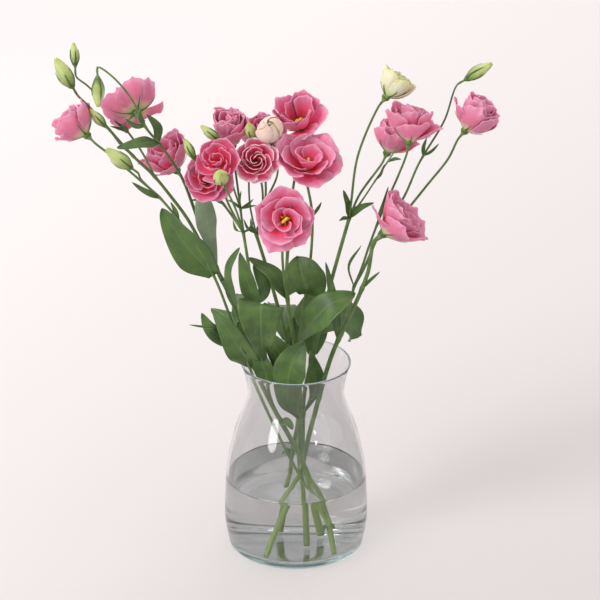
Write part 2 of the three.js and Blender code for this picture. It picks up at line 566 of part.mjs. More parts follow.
function runCurves(stem) {
  const curves = [];
  for (const run of stem.runs) {
    const points = run.points.map(vector);
    if (curves.length > 0) points[0] = nearestOn(curves, run.points[0]);
    if (run.bears) {
      const head = HEADS[run.bears];
      const axis = vector(head.axis).normalize();
      points.push(vector(head.base).addScaledVector(axis, -CALYX.depth * 2.2));
      points.push(vector(head.base).addScaledVector(axis, -CALYX.depth * 0.4));
    }
    curves.push(new THREE.CatmullRomCurve3(points, false, 'centripetal'));
  }
  return curves;
}

function stemRuns(stem, curves, grow) {
  return stem.runs.map((run, k) => {
    const [thick, thin] = run.radii;
    const radius = (share) => lerp(thick, thin, share);
    return solidOf(tubeGeometry(curves[k], radius, thick > 1.7 ? 5 : 4, stepsOf(curves[k]), grow));
  });
}

// The calyx of a head: a small cup round the end of its stem, drawn out into long narrow sepals
// that stand clear round the petals.
function calyxSolid(head, grow) {
  const slope = Math.atan2(head.width ?? 0, 0.7 * (head.length ?? 1));
  const lean = (head.style ? radians(STYLES[head.style][0].root) : slope) + radians(SEPAL.spread);
  const pitch = (2 * Math.PI) / SEPAL.count;
  const polar = (radius, turn, height) => [radius * Math.cos(turn), radius * Math.sin(turn), height];
  const positions = [[0, 0, grow], [0, 0, -CALYX.depth - 1 - grow]];
  const [top, bottom] = [0, 1];
  for (let k = 0; k < SEPAL.count; k += 1) {
    const length = SEPAL.length * (0.85 + 0.3 * draw(k + head.base[0])) + grow;
    positions.push(polar(CALYX.foot + grow, k * pitch, -CALYX.depth - grow));
    positions.push(polar(CALYX.mouth + grow, (k - 0.5) * pitch, grow - CALYX.shoulder));
    positions.push(polar(2 + length * Math.sin(lean), k * pitch, length * Math.cos(lean) - SEPAL.drop));
  }
  const index = [];
  for (let k = 0; k < SEPAL.count; k += 1) {
    const next = (k + 1) % SEPAL.count;
    const [low, valley, tip] = [2 + 3 * k, 3 + 3 * k, 4 + 3 * k];
    const [nextLow, nextValley] = [2 + 3 * next, 3 + 3 * next];
    index.push(top, valley, nextValley, valley, tip, nextValley);
    index.push(valley, low, tip, tip, low, nextValley);
    index.push(low, nextLow, nextValley, bottom, nextLow, low);
  }
  const geometry = new THREE.BufferGeometry();
  geometry.setAttribute('position', new THREE.Float32BufferAttribute(positions.flat(), 3));
  geometry.setIndex(index);
  return solidOf(geometry.applyMatrix4(headFrame(head)));
}

// Leaves. A rib's first point is moved to the stem, and the blade is widest a third of the way up,
// except on a leaf that says where.
// A wide leaf has a fold along its rib and more rows of facets than a narrow one.
function leafWidth(t, peak = 0.36) {
  const foot = peak > 0.5 ? 0.12 : 0.3;
  const rise = clamp(t, 0, 1) / peak;
  if (t < peak) return foot + (1 - foot) * (peak > 0.5 ? rise : Math.sin((Math.PI / 2) * rise));
  return 0.05 + 0.95 * Math.cos((Math.PI / 2) * clamp((t - peak) / (1 - peak), 0, 1)) ** 0.8;
}

function leafPlace(leaf, curves, grow) {
  const points = leaf.rib.map(vector);
  points[0] = nearestOn(curves, leaf.rib[0]);
  const rib = new THREE.CatmullRomCurve3(points, false, 'centripetal');
  const length = rib.getLength();
  const face = vector(leaf.face).normalize();
  const fold = 0.16;
  return (s, t) => {
    const share = clamp(t, 0, 1);
    const tangent = rib.getTangentAt(share);
    const across = tangent.clone().cross(face).normalize();
    const normal = across.clone().cross(tangent).normalize();
    const half = (leaf.width / 2) * leafWidth(t, leaf.widest) + grow;
    return rib.getPointAt(share)
      .addScaledVector(tangent, (t - share) * length)
      .addScaledVector(across, s * half)
      .addScaledVector(normal, fold * half * Math.abs(s) ** 1.5);
  };
}

function leafSolid(leaf, curves, grow) {
  const stations = [0, 1];
  if (leaf.width > 8) stations.splice(1, 0, 0.4);
  if (leaf.width > 15) stations.splice(1, 1, 0.3, 0.68);
  if (leaf.widest) stations.push(leaf.widest);
  stations.sort((a, b) => a - b);
  const length = vector(leaf.rib[0]).distanceTo(vector(leaf.rib[leaf.rib.length - 1]));
  if (grow > 0) stations[stations.length - 1] += grow / length;
  const columns = leaf.width > 8 ? 2 : 1;
  const place = leafPlace(leaf, curves, grow);
  return solidOf(bladeGeometry(place, columns, stations, BLADE.leaf + 2 * grow));
}

// Petals. A whorl's petals rise from the core, lean out and wrap round the bloom's axis.
const PROFILE_STEPS = 24;

function petalProfile(whorl, foot, length, lean) {
  const points = [[whorl.ring, foot]];
  const leans = [];
  for (let k = 0; k <= PROFILE_STEPS; k += 1) {
    const t = k / PROFILE_STEPS;
    const ease = t * t * (3 - 2 * t);
    const curl = whorl.curl * Math.max(0, (t - 0.7) / 0.3) ** 2;
    const angle = radians(lerp(whorl.root, whorl.tip, ease) + curl + lean * t);
    leans.push(angle);
    if (k === PROFILE_STEPS) break;
    const [r, h] = points[k];
    const step = length / PROFILE_STEPS;
    points.push([r + step * Math.sin(angle), h + step * Math.cos(angle)]);
  }
  return (t) => {
    const place = clamp(t, 0, 1) * PROFILE_STEPS;
    const k = Math.min(Math.floor(place), PROFILE_STEPS - 1);
    const share = place - k;
    const angle = lerp(leans[k], leans[k + 1], share);
    const past = (t - clamp(t, 0, 1)) * length;
    return {
      r: lerp(points[k][0], points[k + 1][0], share) + past * Math.sin(angle),
      h: lerp(points[k][1], points[k + 1][1], share) + past * Math.cos(angle),
      angle,
    };
  };
}

// A place on a petal: s runs from -1 to 1 across it and t from 0 to 1 up it.
function petalPlace(bloom, whorl, foot, seed, around, grow) {
  const length = bloom.petal * whorl.length * (0.94 + 0.12 * draw(seed)) + grow;
  const profile = petalProfile(whorl, foot, length, 4 * (draw(seed + 1) - 0.5));
  const reach = (0.84 * Math.PI) / whorl.petals;
  const wave = 0.04 * bloom.petal;
  const frame = headFrame(bloom);
  return (s, t) => {
    const along = t * (1 - 0.2 * s ** 4);
    const { r, h, angle } = profile(along);
    const turn = around + s * reach;
    const ruffle = wave * along ** 3 * Math.sin(7 * turn + whorl.ring);
    const inward = s * whorl.tuck * Math.min(1, along * 1.6) + ruffle;
    const radius = r - inward * Math.cos(angle);
    const height = h + inward * Math.sin(angle);
    return new THREE.Vector3(radius * Math.cos(turn), radius * Math.sin(turn), height).applyMatrix4(frame);
  };
}

// A whorl of petals as one bowl round the axis, which steps out at the edge where a petal tucks
// under its neighbour, and is notched between the petals.
function whorlSolid(bloom, whorl, order, ring, grow) {
  const across = [-1, -0.15, 0.7];
  const foot = FOOT.first + ring * FOOT.step;
  const stations = Array.from({ length: whorl.rows + 1 }, (_, row) => (row / whorl.rows) ** 0.85);
  const columns = [];
  for (let k = 0; k < whorl.petals; k += 1) {
    const seed = order * 53 + ring * 17 + k * 5;
    const around = (2 * Math.PI * (k + ring * 0.5)) / whorl.petals;
    const place = petalPlace(bloom, whorl, foot, seed, around, grow);
    across.forEach((s) => columns.push(stations.map((t) => place(s, t))));
  }
  const centres = [foot - FOOT.below - grow, foot + FOOT.above + grow].map((height) => (
    new THREE.Vector3(0, 0, height).applyMatrix4(headFrame(bloom))
  ));
  return solidOf(bowlGeometry(columns, BLADE.petal + 2 * grow, centres));
}

function bloomSolid(bloom, order, grow) {
  return joined(STYLES[bloom.style].map((whorl, ring) => whorlSolid(bloom, whorl, order, ring, grow)));
}

// A closed bud: a spindle with five ridges that twist to its point.
function budSolid(bud, grow) {
  const [sides, rings] = [10, 5];
  const geometry = new THREE.SphereGeometry(1, sides, rings).rotateX(Math.PI / 2);
  const position = geometry.attributes.position;
  for (let k = 0; k < position.count; k += 1) {
    const place = new THREE.Vector3().fromBufferAttribute(position, k);
    const share = (place.z + 1) / 2;
    const turn = Math.atan2(place.y, place.x) + share * 1.1;
    const girth = Math.hypot(place.x, place.y) < 1e-6 ? 0 : Math.sin(Math.PI * share ** 0.72) ** 0.8;
    const ridge = 1 + 0.1 * Math.cos(5 * Math.atan2(place.y, place.x));
    const radius = girth * ridge * (bud.width / 2) + (girth > 0 ? grow : 0);
    const height = GAP - grow + share * (bud.length + 2 * grow);
    position.setXYZ(k, radius * Math.cos(turn), radius * Math.sin(turn), height);
  }
  return solidOf(geometry.applyMatrix4(headFrame(bud)));
}

// The pistil and the anthers round it, on the core of an open bloom.
function stamensSolid(bloom) {
  const floor = FOOT.first + 2 * FOOT.step + FOOT.above + GAP;
  const style = new THREE.CylinderGeometry(STAMENS.style, STAMENS.foot, STAMENS.height, 4, 1);
  const parts = [style.translate(0, STAMENS.height / 2, 0)];
  for (const side of [-1, 1]) {
    const lobe = new THREE.SphereGeometry(STAMENS.stigma, 4, 3).scale(0.7, 1, 1);
    parts.push(lobe.translate(side * STAMENS.stigma * 0.5, STAMENS.height, 0));
  }
  for (let k = 0; k < STAMENS.anthers; k += 1) {
    const anther = new THREE.ConeGeometry(STAMENS.anther, STAMENS.height * 0.9, 3, 1);
    anther.rotateX(Math.PI).translate(0, STAMENS.height * 0.45, 0).rotateX(0.34);
    parts.push(anther.rotateY((2 * Math.PI * k) / STAMENS.anthers));
  }
  const frame = headFrame(bloom);
  const placed = (part) => part.rotateX(Math.PI / 2).translate(0, 0, floor).applyMatrix4(frame);
  return joined(parts.map((part) => solidOf(placed(part))));
}

// The whole: the vase, then the stems bent clear of each other, then the heads on their calyxes.

const vaseSolid = vase();
const vaseClear = vase(GAP);
const stemNames = Object.keys(STEMS);
const curvesOf = Object.fromEntries(stemNames.map((name) => [name, runCurves(STEMS[name])]));
const headsOf = (name) => STEMS[name].runs.filter((run) => run.bears).map((run) => HEADS[run.bears]);
const greens = (name, grow) => joined([
  ...stemRuns(STEMS[name], curvesOf[name], grow),
  ...headsOf(name).map((head) => calyxSolid(head, grow)),
]);
const greensClear = Object.fromEntries(stemNames.map((name) => [name, greens(name, GAP)]));

const stemSolids = {};
const leavesClear = [];
for (const name of stemNames) {
  const others = stemNames.filter((other) => other !== name).map((other) => greensClear[other]);
  const blades = [...STEMS[name].leaves, ...STEMS[name].bracts];
  const leaves = blades.map((leaf) => (
    cutBy(leafSolid(leaf, curvesOf[name], 0), [vaseClear, ...others, ...leavesClear])
  ));
  stemSolids[name] = largestBody(joined([greens(name, 0), ...leaves]));
  leavesClear.push(...blades.map((leaf) => leafSolid(leaf, curvesOf[name], GAP)));
}

const headCutters = [vaseClear, ...Object.values(greensClear), ...leavesClear];
const headSolids = [];
function addHead(name, colour, make) {
  headSolids.push({ name, colour, solid: make(0), clear: make(GAP) });
}
Object.entries(BLOOMS).forEach(([name, bloom], order) => {
  addHead(`bloom_${name}`, COLOURS.petal, (grow) => bloomSolid(bloom, order, grow));
});
Object.entries(BUDS).forEach(([name, bud], order) => {
  const make = (grow) => (bud.petal ? bloomSolid(bud, order + 20, grow) : budSolid(bud, grow));
  addHead(`bud_${name}`, PALE_BUDS.includes(name) ? COLOURS.cream : COLOURS.bud, make);
});
for (const name of SHOWN_HEARTS) {
  headSolids.push({
    name: `stamens_${name}`,
    colour: COLOURS.stamens,
    solid: stamensSolid(BLOOMS[name]),
    clear: null,
  });
}
for (const head of headSolids) {
  head.solid = largestBody(cutBy(head.solid, headCutters));
  if (head.clear) headCutters.push(head.clear);
}

const lisianthus = new THREE.Group();

function addPiece(name, solid, colour, roughness) {
  const material = new THREE.MeshStandardMaterial({ color: colour, roughness, metalness: 0 });
  const mesh = new THREE.Mesh(geometryOf(solid), material);
  mesh.name = name;
  lisianthus.add(mesh);
}

addPiece('vase', vaseSolid, COLOURS.glass, 0.05);
addPiece('water', water([...Object.values(greensClear), ...leavesClear]), COLOURS.water, 0.02);
for (const name of stemNames) addPiece(name, stemSolids[name], COLOURS.stem, 0.6);
for (const head of headSolids) addPiece(head.name, head.solid, head.colour, 0.6);

export default lisianthus;
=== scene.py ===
from collections import namedtuple
from math import cos, exp, pi, radians, sin

import bmesh
import bpy
from mathutils import Matrix, Vector


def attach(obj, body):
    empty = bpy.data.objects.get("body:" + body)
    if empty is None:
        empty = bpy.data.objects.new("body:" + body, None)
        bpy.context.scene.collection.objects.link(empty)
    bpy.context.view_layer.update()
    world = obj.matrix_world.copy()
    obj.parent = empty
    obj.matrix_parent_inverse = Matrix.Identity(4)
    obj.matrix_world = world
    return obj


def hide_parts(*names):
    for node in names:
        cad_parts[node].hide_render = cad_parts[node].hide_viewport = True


# Cut lisianthus stems in a glass vase of water. The tables are in millimetres, in the frame of the
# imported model: the origin is the centre of the vase's foot, and the front of the bunch faces -Y.

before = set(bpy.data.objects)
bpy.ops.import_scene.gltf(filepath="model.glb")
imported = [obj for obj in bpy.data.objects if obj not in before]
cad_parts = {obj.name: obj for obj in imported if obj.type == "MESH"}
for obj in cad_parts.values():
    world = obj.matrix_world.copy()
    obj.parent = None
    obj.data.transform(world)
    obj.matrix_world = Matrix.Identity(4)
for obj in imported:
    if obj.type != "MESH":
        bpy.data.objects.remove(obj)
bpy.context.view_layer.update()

MM = 0.001

# The camera stands well back and looks down at the bunch, through a long lens.
CAMERA = {"aim": (0.004, 0.0, 0.266), "distance": 5.0, "pitch": 25, "lens": 306, "sensor": 36}


def link(name, data):
    made = bpy.data.objects.new(name, data)
    bpy.context.collection.objects.link(made)
    return made


def set_camera():
    pitch = radians(CAMERA["pitch"])
    back = Vector((0, -cos(pitch), sin(pitch)))
    data = bpy.data.cameras.new("camera")
    data.lens = CAMERA["lens"]
    data.sensor_width = CAMERA["sensor"]
    camera = link("camera", data)
    camera.location = Vector(CAMERA["aim"]) + back * CAMERA["distance"]
    camera.rotation_euler = (pi / 2 - pitch, 0, 0)
    bpy.context.scene.camera = camera


set_camera()

Bloom = namedtuple("Bloom", "style base axis petal turn")
Bud = namedtuple("Bud", "base axis length width turn", defaults=[0])
Run = namedtuple("Run", "radii bears points")
Leaf = namedtuple("Leaf", "width face rib widest", defaults=[0.36])
Stem = namedtuple("Stem", "runs leaves bracts fine")
Whorl = namedtuple("Whorl", "petals length root tip curl ring tuck belly wrap twist", defaults=[0])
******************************
SET PROBLEM - Start with the line that holds "const lisianthus = new THREE.Group();" and finish with the line that holds "before = set(bpy.data.objects)". Transcribe each line in between exactly, and those two as well.

CORRECT RESULT -
const lisianthus = new THREE.Group();

function addPiece(name, solid, colour, roughness) {
  const material = new THREE.MeshStandardMaterial({ color: colour, roughness, metalness: 0 });
  const mesh = new THREE.Mesh(geometryOf(solid), material);
  mesh.name = name;
  lisianthus.add(mesh);
}

addPiece('vase', vaseSolid, COLOURS.glass, 0.05);
addPiece('water', water([...Object.values(greensClear), ...leavesClear]), COLOURS.water, 0.02);
for (const name of stemNames) addPiece(name, stemSolids[name], COLOURS.stem, 0.6);
for (const head of headSolids) addPiece(head.name, head.solid, head.colour, 0.6);

export default lisianthus;
=== scene.py ===
from collections import namedtuple
from math import cos, exp, pi, radians, sin

import bmesh
import bpy
from mathutils import Matrix, Vector


def attach(obj, body):
    empty = bpy.data.objects.get("body:" + body)
    if empty is None:
        empty = bpy.data.objects.new("body:" + body, None)
        bpy.context.scene.collection.objects.link(empty)
    bpy.context.view_layer.update()
    world = obj.matrix_world.copy()
    obj.parent = empty
    obj.matrix_parent_inverse = Matrix.Identity(4)
    obj.matrix_world = world
    return obj


def hide_parts(*names):
    for node in names:
        cad_parts[node].hide_render = cad_parts[node].hide_viewport = True


# Cut lisianthus stems in a glass vase of water. The tables are in millimetres, in the frame of the
# imported model: the origin is the centre of the vase's foot, and the front of the bunch faces -Y.

before = set(bpy.data.objects)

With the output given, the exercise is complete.